I'd classify them as bulky to say the least, maybe as partial walls.
 
You don't have to actually use things with high stats to wall attackers....

You can offensively do very well with Garchomp, Tyranitar and Gyarados already. All three stops fire first of all. Gyarados can take fighting, ground, bug, steel, water. Tyranitar helps you with the normal, ghost, dark, flying, psychic. Garchomp then helps with rock, electric, poison. With three of the biggest offensive monsters you can play resistence with 13 types already, the 4 you do not resist, dragon, grass, ice can be helped with what, slap a Jirachi on there? It can also give you Wish for your other 3 Pokes and U-Turn around to annoy the opponent.

Who needs walls?

And what if I send something that uses fighting + ice + electric on the same set? Which is not that uncommon. It's great that they resist 13 types individually but a threat isn't gonna just hit you with one type that you can send something in to wall. Something like electivire is a perfect example of a pokemon that would destroy all 3 of those pokemon and even jirachi if you include that to cover the other 3 types.

You need walls and you need lots of them. Just don't fill your team with things like blissey, skarmory and cresselia because then you got no offense.
 
I was using an example of how offensive Pokemon can be used to 'wall' things based on resistence and not stats, so everyone's acting a little too defensive imo.

Remember, just because it looks good on paper, doesn't mean it's good in battle. Just because it looks bad on paper, doesn't mean it's bad in battle.

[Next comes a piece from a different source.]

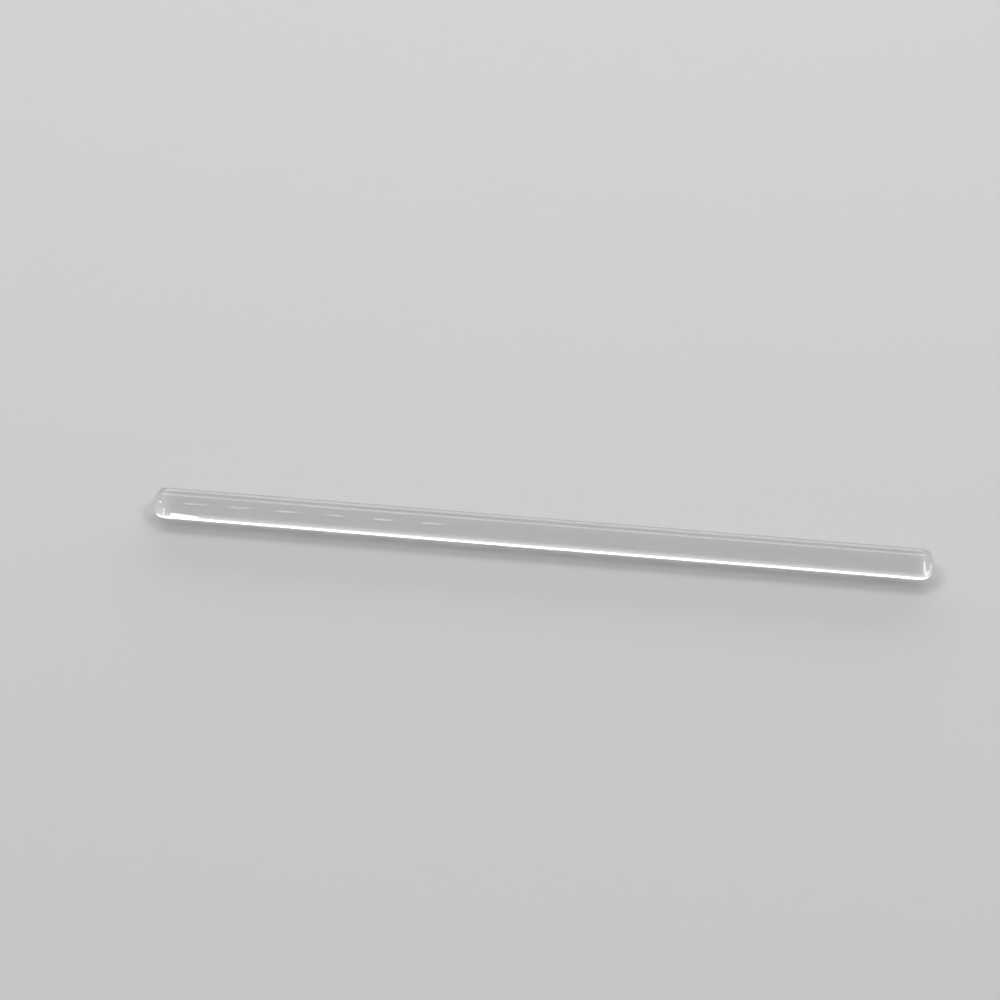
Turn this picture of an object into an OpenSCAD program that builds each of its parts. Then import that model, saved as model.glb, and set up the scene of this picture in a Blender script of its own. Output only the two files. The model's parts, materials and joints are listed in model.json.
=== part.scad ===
// Glass stirring rod: a solid rod of drawn glass whose two cut ends have been melted smooth in a flame.
// It lies along X with the middle of its axis at the origin, and +Z is up. All sizes are in millimetres.

/* [Rod] */
// Length over both melted ends
rod_length = 150; // [80:5:300]
// Diameter of the drawn glass
rod_d = 6; // [3:0.5:12]

/* [Melted ends] */
// Radius of the rounded rim, as a share of the rod's radius
rim_share = 0.7; // [0.4:0.05:0.7]
// How far the left end stands out past the straight shaft, as a share of the rod's radius: 1 is a half ball
left_rise_share = 0.75; // [0.71:0.005:0.95]
// The same for the right end, which the flame left flatter
right_rise_share = 0.715; // [0.71:0.005:0.95]

/* [Hidden] */

rod_r = rod_d / 2;
rim_r = rim_share * rod_r;
// The rim's arc is centred this far from the axis, so that it runs tangent into the shaft
rim_offset = rod_r - rim_r;

left_rise = left_rise_share * rod_r;
right_rise = right_rise_share * rod_r;
left_shaft_x = -rod_length / 2 + left_rise;
right_shaft_x = rod_length / 2 - right_rise;

clear_glass = [0.88, 0.92, 0.92, 0.5];
$fn = 96;

// How far back inside the shaft an end's face arc is centred, so that it runs tangent into the rim's arc
// and its top is the rise past the shaft's end
function face_setback(rise) = (pow(rim_offset, 2) - pow(rise - rim_r, 2)) / (2 * (rise - rim_r));

// Half outline of a melted end, with the axis at x = 0 and the shaft's end at y = 0.
// Surface tension leaves two arcs: a shallow face across the axis, and a tight rim around it.
module melted_end_outline(rise) {
    setback = face_setback(rise);
    face_r = rise + setback;
    // The arcs touch on the line through their centres, which is the long side of the face's wedge
    past_face = 2 * face_r / (face_r - rim_r);
    translate([0, -setback]) intersection() {
        circle(face_r);
        polygon([[0, 0], past_face * [rim_offset, setback], [0, 2 * face_r]]);
    }
    // Only the rim's side of the axis is kept, and it reaches down into the shaft
    intersection() {
        translate([rim_offset, 0]) circle(rim_r);
        translate([0, -rod_r]) square(2 * rod_r);
    }
}

// Half outline of the whole rod, with its axis along y
module rod_outline() {
    translate([0, left_shaft_x]) square([rod_r, right_shaft_x - left_shaft_x]);
    translate([0, right_shaft_x]) melted_end_outline(right_rise);
    translate([0, left_shaft_x]) mirror([0, 1]) melted_end_outline(left_rise);
}

// One solid: the outline turned about its axis, then laid along X
module stirring_rod() {
    color(clear_glass) rotate([0, 90, 0]) rotate_extrude() rod_outline();
}

stirring_rod();
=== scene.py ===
"""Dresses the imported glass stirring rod: drawn clear glass with melted ends, on a pale studio floor."""

import json
import math

import bpy
from mathutils import Matrix, Vector


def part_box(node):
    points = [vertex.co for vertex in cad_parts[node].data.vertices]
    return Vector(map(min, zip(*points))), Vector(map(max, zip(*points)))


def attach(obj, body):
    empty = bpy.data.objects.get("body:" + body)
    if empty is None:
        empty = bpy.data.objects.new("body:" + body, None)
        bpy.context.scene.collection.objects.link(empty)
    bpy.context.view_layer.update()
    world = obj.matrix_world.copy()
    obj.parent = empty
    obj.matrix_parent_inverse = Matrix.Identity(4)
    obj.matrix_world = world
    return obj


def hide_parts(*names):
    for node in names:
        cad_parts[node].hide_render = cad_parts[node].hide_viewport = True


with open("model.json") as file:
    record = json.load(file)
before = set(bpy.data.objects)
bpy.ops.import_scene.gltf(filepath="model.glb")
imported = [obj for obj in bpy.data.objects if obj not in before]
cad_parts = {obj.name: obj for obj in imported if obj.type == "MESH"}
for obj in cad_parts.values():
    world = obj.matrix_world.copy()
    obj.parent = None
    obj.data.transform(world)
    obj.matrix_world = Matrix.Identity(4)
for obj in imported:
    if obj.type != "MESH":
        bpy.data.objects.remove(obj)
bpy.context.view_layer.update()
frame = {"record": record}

bl_info = {
    "name": "Glass stirring rod",
    "version": (1, 0, 0),
    "blender": (4, 5, 0),
    "location": "View3D > Sidebar > Stirring rod",
    "description": "Models a drawn glass stirring rod and sets it on a pale studio floor",
    "category": "Object",
}

MM = 0.001
NODE = "stirring_rod"
BODY = "root"

# Draw marks: a slow waviness, and lines along the rod. Real ones are a few micrometres deep, and the
# lines run from some hundredths to half a millimetre wide. These are at the coarse end, so that they show.
DRAW_WAVE_LENGTH = 9 * MM
DRAW_WAVE_WIDTH = 1.4 * MM
DRAW_WAVE_DEPTH = 0.006 * MM
DRAW_LINE_LENGTH = 60 * MM
DRAW_LINE_WIDTH = 0.45 * MM
DRAW_LINE_DEPTH = 0.001 * MM

# A narrow band of faces at each end of the shaft keeps its shading straight up to the melted rim
SUPPORT_BAND = 0.05 * MM
# Points closer than this are the same point
SAME_POINT = 1e-7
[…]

Dragontamer, I find it semi-ironic you call Gyarados the weakest of the set, seeing as how one 6-0'd your team earlier today.

Also, a Poke with Fighting/Ice/Electric (example: Infernape/Magmortar) will hit any other team full of walls hard. Wouldn't that same Poke hit a team of like: Salamence Hippowdon Blissey Skarmory Gyarados Jirachi (example team) just as hard, if not harder?